I ran the fix for almost 20+hr and there is no crash reported. I even ran the fix with valgrind in the same environment where the crash was happening every hour or so. With the fix the invalid read is not reported any more in valgrind reports. Great fix, thanks !! The changes looks good but I was thinking of a scenario which could cause the crash / invlaid read again. In the patch, smbc_getFunctionGetCachedServer() is called from inside the check - "if (! ipc_srv)". Incase the ipc_srv is not allocated inside SMBC_attr_server() but the "srv" pointer was reallocated inside that, the change will still read the freed 'srv' pointer inside cacl_get() which is called later in smbc_getxattr_ctx(). Though this is a corner case, is it okay to assume this and move this code outside the whole if-else block dealing with ipc_srv ?
Created attachment 10932 [details] New test patch for master How about this instead ? Can you test and get back to me please ?
(In reply to Jeremy Allison from comment #5) Thanks for the changes. I tested the changes and those are also working fine since 20+hrs. Thanks again !!

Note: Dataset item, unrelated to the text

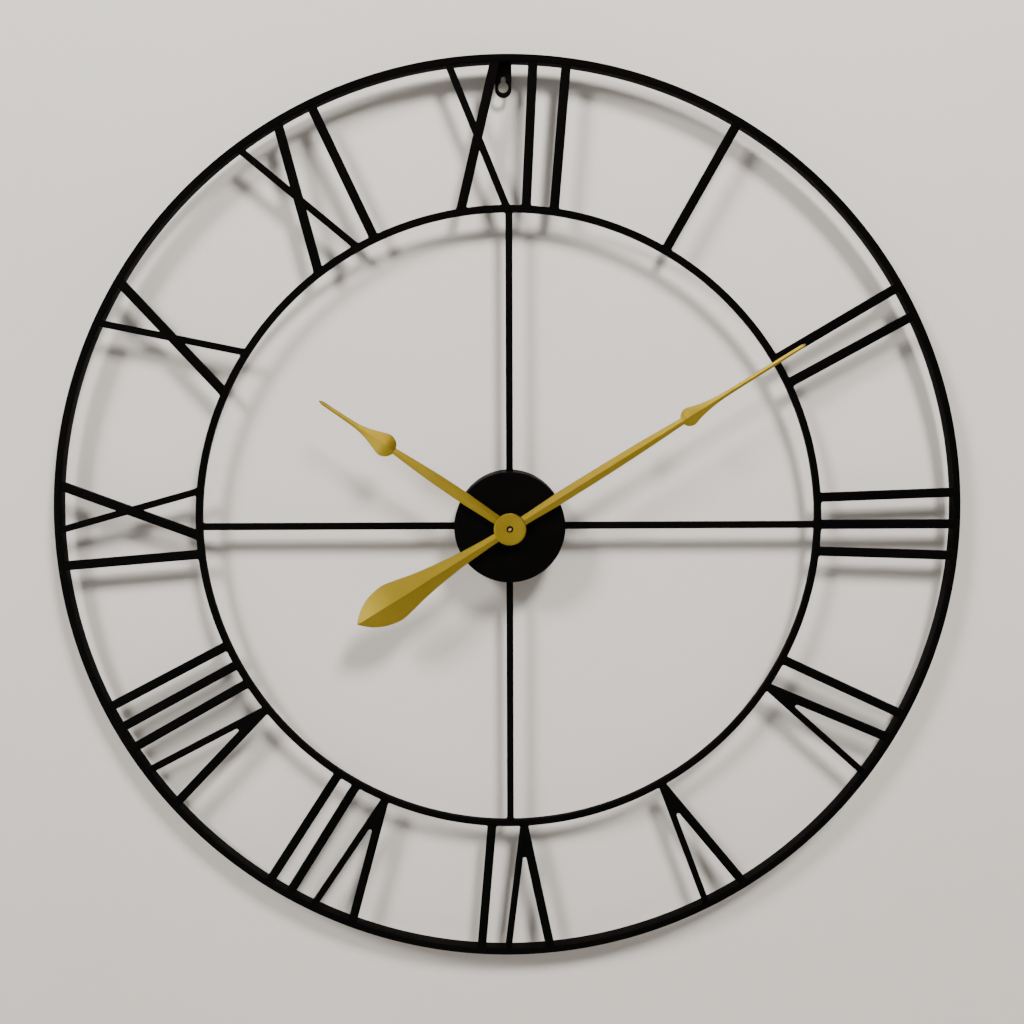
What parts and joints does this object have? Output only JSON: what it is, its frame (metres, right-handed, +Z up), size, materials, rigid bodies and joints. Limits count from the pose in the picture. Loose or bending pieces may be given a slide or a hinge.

Jeremy, As per the last update from my side , the changes have fixed the issue. Will this be the final change ?
Created attachment 10953 [details] git-am cherry-pick from master for 4.2.next, 4.1.next. Patch that went into master. Applies cleanly to 4.2.next, 4.1.next.
@Karolin, please apply to the maintenance branches.
(In reply to David Disseldorp from comment #9) Pushed to autobuild-v4-[1|2]-test.
(In reply to Karolin Seeger from comment #10) Pushed to v4-2-test. autobuild-v4-1-test failed -> re-trying
(In reply to Karolin Seeger from comment #11) Pushed to v4-1-test. Closing out bug report. Thanks!